What are you basing that judgement on? https://www.belloflostsouls.net/2017/10/dd-character-data-breakdwon.html is a few years old, but there Wizards are more popular than either Sorcerers or Warlocks. That's consistent with what I've seen at my tables, but I don't have a huge player pool - is it that you've seen something different, or do you have more than anecdote?

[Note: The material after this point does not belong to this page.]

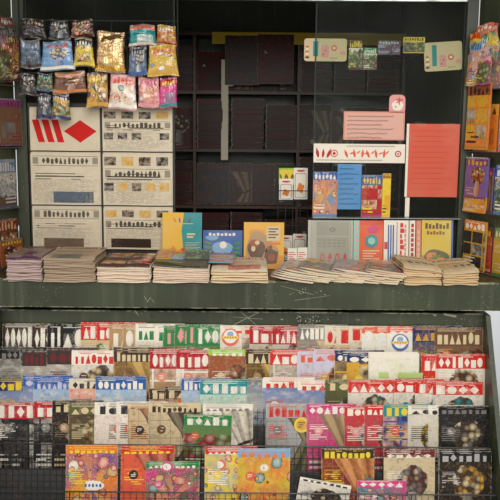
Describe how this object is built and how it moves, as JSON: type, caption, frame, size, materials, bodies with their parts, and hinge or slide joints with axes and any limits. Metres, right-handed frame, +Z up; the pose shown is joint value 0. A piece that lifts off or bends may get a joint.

Most of my gaming is done through PbP now, with open-enrollment periods for games. Worlocks are the most common arcane caster I see applications for, with sorcerers and wizards probably neck-and-neck. I mean, it's still anecdotal since it's based off my limited observations, but it's a decent litmus test for what people seem to like.
Title: Re: RPG Mechanics / Features you thought you'd love, but....
Post by: Aglondir on August 23, 2022, 10:01:41 PM
Quote from: Naburimannu on August 23, 2022, 09:07:29 AM
What are you basing that judgement on? https://www.belloflostsouls.net/2017/10/dd-character-data-breakdwon.html is a few years old, but there Wizards are more popular than either Sorcerers or Warlocks. That's consistent with what I've seen at my tables, but I don't have a huge player pool - is it that you've seen something different, or do you have more than anecdote?

That's an old (2017) dataset of 100,000 characters. For a newer (2020) dataset of 30 Million characters:

https://www.belloflostsouls.net/2020/07/dd-and-the-most-popular-class-is.html

Warlock (9%) beats Wizard (8%) but Sorcerer (7%) loses to both.